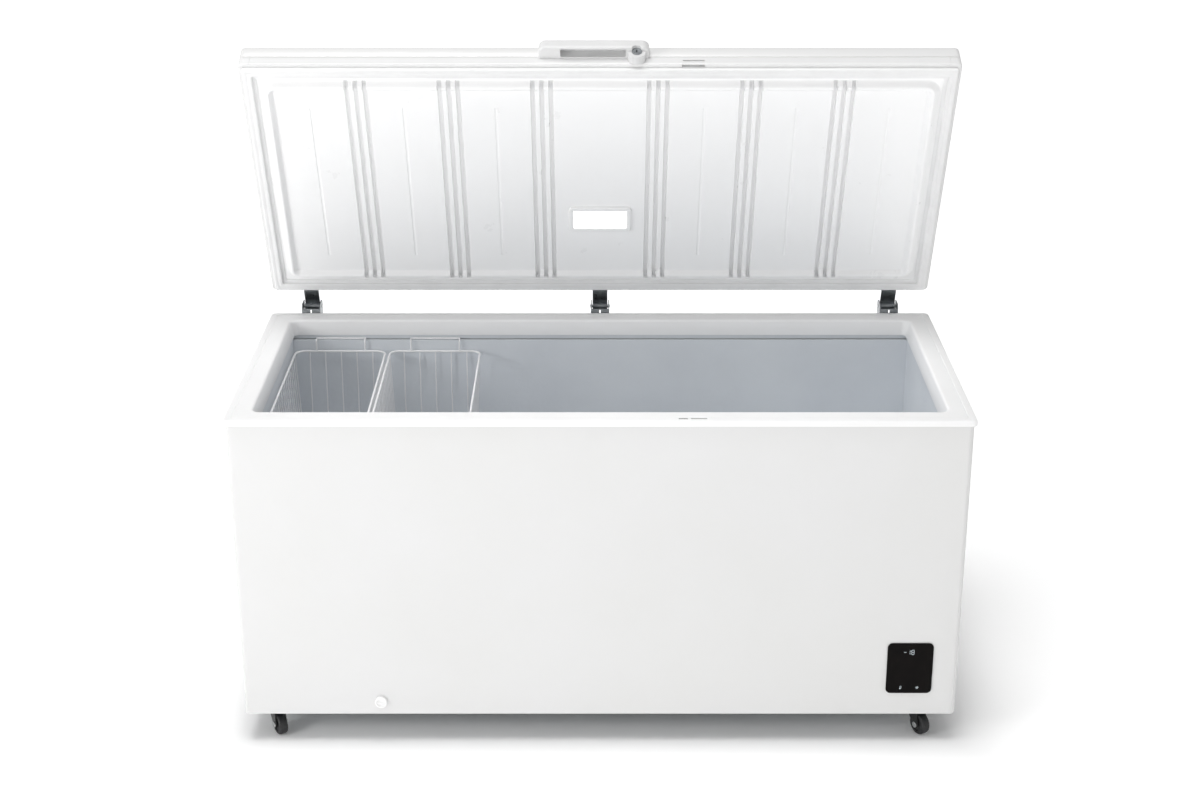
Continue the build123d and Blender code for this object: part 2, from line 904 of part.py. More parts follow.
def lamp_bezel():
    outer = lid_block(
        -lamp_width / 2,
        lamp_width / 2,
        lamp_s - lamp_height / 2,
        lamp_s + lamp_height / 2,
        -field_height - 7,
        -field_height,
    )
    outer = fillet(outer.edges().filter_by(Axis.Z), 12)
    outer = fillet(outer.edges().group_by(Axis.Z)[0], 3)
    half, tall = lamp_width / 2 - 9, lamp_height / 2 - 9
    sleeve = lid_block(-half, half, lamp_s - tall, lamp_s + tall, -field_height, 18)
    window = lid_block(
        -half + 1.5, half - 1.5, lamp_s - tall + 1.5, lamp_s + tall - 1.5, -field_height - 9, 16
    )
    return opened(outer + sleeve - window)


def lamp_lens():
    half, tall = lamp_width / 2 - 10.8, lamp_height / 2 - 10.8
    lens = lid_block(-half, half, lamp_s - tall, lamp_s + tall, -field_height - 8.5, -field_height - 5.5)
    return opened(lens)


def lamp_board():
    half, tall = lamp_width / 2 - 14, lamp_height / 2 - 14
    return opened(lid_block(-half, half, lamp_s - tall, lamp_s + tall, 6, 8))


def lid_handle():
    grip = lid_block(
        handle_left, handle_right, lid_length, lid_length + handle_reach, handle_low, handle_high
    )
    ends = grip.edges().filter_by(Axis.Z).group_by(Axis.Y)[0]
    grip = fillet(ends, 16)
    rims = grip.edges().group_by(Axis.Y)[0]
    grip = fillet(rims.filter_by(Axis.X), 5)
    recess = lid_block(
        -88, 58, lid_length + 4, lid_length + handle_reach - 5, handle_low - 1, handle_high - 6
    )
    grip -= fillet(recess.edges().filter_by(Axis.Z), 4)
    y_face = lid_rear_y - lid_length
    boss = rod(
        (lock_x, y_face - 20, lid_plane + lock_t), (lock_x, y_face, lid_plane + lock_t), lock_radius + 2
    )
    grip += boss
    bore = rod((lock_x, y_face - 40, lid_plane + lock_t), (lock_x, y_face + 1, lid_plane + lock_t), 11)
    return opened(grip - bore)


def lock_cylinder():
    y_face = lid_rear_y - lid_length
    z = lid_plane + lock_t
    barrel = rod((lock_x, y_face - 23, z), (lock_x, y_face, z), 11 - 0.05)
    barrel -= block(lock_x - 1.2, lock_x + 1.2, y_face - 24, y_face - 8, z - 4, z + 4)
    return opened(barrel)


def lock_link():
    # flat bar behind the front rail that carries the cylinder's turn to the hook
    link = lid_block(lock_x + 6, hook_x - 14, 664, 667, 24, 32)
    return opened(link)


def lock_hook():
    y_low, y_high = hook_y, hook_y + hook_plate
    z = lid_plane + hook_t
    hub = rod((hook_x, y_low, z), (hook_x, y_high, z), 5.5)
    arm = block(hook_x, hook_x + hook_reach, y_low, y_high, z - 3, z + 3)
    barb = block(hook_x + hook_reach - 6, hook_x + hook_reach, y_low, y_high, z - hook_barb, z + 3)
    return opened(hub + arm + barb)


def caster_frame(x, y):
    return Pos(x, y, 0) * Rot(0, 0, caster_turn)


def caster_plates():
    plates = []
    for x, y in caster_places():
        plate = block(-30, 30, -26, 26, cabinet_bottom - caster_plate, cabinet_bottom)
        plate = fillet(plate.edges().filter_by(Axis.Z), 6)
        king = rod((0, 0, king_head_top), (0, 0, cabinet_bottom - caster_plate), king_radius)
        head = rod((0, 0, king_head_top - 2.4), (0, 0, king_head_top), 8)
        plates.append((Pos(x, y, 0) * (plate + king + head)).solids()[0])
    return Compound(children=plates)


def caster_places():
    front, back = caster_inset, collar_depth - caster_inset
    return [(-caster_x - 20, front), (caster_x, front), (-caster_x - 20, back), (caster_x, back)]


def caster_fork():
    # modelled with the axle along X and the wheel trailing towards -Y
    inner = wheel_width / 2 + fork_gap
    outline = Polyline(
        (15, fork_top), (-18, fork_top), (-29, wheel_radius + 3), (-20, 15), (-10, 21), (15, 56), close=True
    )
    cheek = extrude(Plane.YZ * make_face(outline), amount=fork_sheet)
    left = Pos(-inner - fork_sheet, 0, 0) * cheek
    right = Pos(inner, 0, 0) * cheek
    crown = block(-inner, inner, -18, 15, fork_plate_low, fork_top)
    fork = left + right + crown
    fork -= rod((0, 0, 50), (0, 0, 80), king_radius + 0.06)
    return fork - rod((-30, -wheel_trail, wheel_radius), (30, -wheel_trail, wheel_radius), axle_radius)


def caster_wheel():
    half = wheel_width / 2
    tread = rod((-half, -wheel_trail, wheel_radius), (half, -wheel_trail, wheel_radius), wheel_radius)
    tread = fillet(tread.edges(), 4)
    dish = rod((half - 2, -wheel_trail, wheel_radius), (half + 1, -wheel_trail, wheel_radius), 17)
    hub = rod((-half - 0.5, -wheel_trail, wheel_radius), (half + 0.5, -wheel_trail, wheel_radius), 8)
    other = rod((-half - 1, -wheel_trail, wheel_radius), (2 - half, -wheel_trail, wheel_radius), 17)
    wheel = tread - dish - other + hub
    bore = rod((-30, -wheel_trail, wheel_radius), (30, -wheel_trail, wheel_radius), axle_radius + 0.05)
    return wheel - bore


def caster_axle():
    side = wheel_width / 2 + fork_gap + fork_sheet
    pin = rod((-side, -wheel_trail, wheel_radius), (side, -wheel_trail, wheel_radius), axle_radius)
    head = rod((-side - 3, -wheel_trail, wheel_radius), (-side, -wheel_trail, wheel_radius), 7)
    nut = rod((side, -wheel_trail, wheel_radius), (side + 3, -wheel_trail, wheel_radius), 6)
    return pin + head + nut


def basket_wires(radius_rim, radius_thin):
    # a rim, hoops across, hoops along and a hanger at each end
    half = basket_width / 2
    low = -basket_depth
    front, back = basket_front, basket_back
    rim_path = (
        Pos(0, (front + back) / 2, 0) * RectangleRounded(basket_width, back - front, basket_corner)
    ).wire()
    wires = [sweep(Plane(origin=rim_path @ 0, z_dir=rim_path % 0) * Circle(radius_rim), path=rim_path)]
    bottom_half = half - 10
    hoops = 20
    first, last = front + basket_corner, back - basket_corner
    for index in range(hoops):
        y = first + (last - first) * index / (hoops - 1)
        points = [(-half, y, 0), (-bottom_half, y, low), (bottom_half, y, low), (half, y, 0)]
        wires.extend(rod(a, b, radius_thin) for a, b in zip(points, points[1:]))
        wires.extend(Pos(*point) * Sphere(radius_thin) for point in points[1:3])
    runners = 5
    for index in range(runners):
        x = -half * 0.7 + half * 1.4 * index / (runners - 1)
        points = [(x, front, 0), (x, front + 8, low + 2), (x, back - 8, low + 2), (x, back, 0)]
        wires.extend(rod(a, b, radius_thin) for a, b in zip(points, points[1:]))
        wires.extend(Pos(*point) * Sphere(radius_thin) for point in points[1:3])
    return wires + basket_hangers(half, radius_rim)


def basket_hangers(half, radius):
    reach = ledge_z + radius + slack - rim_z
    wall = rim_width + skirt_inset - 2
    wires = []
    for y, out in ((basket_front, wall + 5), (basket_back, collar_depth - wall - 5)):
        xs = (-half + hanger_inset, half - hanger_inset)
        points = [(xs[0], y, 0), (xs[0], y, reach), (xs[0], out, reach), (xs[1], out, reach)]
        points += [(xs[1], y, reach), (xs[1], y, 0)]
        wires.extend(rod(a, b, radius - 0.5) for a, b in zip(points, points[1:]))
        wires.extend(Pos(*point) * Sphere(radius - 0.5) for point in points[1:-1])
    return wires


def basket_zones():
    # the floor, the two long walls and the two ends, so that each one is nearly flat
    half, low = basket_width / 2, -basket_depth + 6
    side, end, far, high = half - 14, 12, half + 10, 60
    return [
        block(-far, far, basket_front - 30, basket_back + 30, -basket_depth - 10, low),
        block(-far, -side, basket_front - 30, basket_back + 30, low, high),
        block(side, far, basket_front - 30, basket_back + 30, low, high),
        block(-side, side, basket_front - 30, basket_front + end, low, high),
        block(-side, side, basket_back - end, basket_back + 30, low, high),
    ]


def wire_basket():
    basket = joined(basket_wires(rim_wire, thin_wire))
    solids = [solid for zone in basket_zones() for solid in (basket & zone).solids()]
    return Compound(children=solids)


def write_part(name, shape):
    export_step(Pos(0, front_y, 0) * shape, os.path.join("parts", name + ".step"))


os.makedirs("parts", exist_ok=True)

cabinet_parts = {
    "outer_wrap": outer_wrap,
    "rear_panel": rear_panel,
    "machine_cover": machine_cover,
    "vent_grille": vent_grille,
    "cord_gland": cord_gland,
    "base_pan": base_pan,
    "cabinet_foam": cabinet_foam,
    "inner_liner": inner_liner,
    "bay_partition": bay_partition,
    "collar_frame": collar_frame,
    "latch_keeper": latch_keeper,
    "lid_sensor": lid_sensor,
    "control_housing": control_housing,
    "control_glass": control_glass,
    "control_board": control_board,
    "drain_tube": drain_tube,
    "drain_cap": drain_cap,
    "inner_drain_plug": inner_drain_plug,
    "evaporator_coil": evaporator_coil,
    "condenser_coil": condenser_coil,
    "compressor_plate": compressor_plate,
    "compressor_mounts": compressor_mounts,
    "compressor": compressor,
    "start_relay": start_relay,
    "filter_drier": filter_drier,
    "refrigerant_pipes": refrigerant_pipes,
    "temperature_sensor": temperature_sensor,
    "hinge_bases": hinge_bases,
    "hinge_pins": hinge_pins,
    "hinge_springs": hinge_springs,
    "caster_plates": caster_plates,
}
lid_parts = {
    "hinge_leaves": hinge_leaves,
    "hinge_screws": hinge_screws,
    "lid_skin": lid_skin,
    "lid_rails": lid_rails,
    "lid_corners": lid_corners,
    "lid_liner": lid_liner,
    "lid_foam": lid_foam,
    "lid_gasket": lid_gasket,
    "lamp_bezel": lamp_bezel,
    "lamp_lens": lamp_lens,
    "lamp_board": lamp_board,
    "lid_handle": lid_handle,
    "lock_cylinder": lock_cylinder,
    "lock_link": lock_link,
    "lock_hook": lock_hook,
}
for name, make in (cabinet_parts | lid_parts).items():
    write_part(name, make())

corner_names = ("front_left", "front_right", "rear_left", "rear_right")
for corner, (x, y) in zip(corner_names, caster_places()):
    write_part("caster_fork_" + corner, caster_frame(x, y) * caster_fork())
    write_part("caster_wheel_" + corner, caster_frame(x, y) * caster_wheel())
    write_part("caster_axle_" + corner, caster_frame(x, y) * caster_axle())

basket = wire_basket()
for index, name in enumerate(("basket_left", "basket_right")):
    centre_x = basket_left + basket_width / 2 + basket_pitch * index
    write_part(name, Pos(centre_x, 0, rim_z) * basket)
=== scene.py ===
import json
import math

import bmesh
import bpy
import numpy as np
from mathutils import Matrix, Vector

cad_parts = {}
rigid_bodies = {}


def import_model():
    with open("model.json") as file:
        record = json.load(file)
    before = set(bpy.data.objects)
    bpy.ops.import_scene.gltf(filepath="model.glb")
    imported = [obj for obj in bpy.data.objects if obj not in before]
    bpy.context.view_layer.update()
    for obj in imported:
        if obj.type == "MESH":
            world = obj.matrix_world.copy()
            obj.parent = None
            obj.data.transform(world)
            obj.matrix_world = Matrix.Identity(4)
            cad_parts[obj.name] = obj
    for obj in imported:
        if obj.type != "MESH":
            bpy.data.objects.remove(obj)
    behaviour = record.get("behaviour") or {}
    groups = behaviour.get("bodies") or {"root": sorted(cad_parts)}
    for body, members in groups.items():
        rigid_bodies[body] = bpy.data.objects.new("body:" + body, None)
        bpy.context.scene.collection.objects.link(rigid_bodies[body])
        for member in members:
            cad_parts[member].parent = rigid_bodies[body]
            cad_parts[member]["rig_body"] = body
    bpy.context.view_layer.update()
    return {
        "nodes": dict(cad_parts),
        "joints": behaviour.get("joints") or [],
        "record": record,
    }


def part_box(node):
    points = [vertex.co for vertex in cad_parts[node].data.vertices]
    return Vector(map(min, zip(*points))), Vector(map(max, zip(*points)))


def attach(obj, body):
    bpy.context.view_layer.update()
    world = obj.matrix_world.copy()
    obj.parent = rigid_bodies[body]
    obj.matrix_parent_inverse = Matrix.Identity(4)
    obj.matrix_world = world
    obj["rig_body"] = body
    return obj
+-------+
▶ _The task_
Lines that include the word "record" are to be extracted from the data above.

▶ _Correct response_
        record = json.load(file)
    behaviour = record.get("behaviour") or {}
        "record": record,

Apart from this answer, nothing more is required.